In his first year, a four-game losing streak meant a 5-7 season. In 2008, a three-game skid culminated in a defeat at the hands of the California Golden Bears.
Last season, the Canes slowed the trend by winning two of their last four games.
But they were still costly in a road game against North Carolina and a loss in the Champs Sports Bowl to Wisconsin.
Will the same thing happen this year? It could happen with crucial ACC games and a budding in-state rival.
11/13 @ Georgia Tech
11/20 Virginia Tech
11/27 South Florida
Luckily, three of these four games will be played at Sun Life Stadium. In the past, Miami traveled in the final month of the season.
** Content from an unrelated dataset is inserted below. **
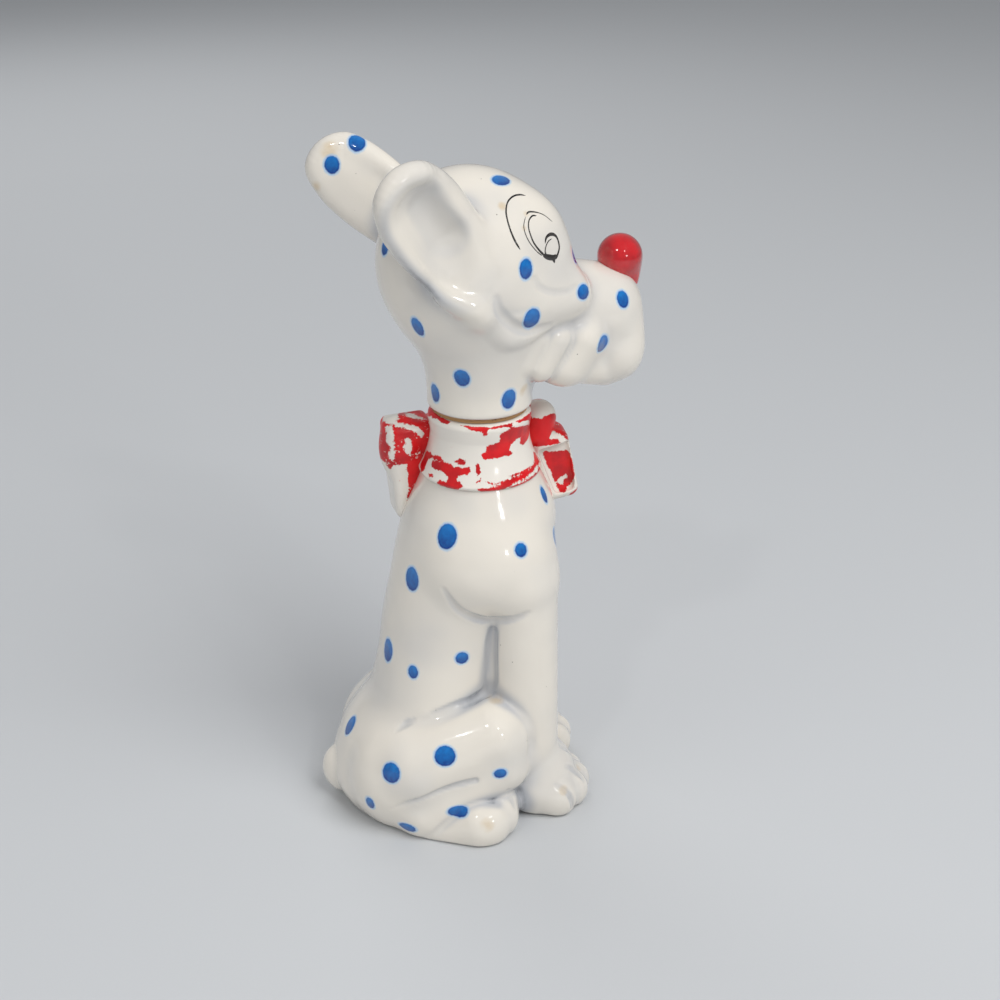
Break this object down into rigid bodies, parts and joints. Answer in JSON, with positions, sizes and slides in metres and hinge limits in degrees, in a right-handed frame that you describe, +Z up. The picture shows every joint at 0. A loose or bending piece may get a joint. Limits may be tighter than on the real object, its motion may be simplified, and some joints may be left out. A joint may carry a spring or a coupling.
{
  "type": "dog decanter",
  "caption": "Ceramic decanter in the form of a sitting spotted dog, with the head as a cork-sleeved stopper, rounded ears, a ball nose and a flared collar with a bow.",
  "frame": {"origin": "on the base face, where the axis of the bottle's neck meets it", "axes": "+Z up along the neck's axis, +X towards the dog's front, +Y towards the dog's left"},
  "size_m": [0.1228, 0.0936, 0.252],
  "materials": {
    "glaze": "glossy warm white glaze with blue dots",
    "worn_red_paint": "cold red paint, worn down to the white glaze",
    "nose_red": "glossy red",
    "cork": "bare cork"
  },
  "bodies": {
    "bottle": {"bottle_body": "glaze", "tail": "glaze", "collar_band": "worn_red_paint", "bow_knot": "worn_red_paint", "bow_front_wing": "worn_red_paint", "bow_front_roll": "worn_red_paint", "bow_rear_wing": "worn_red_paint"},
    "cork": {"cork_sleeve": "cork"},
    "head": {"head_shell": "glaze", "ear_left": "glaze", "ear_right": "glaze", "nose_ball": "nose_red"}
  },
  "joints": [
    {"name": "stopper_lift", "type": "slide", "parent": "bottle", "child": "cork", "axis": [0, 0, 1], "range_m": [0, 0.045]},
    {"name": "head_turn", "type": "hinge", "parent": "cork", "child": "head", "pos_m": [0, 0, 0.158], "axis": [0, 0, 1], "continuous": true}
  ]
}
Ever since Nike released its Pro Combat line, University of Miami fans have wondered whether it would expand.
Instead of all-white uniforms, why not try a blackout?
After its success with teams such as Florida State and Maryland, some on Facebook have already created and joined a group to encourage it.
Nothing brings out swagger and confidence more than intimidating uniforms, and this would do the trick, especially at the Horseshoe.
In June, wide receiver Tommy Streeter made his Facebook status "All black everything, real soon!!!" and friends began to comment at a quick rate.
Sadly, he clarified that he wasn't talking about uniforms, but quoting a Jay-Z lyric.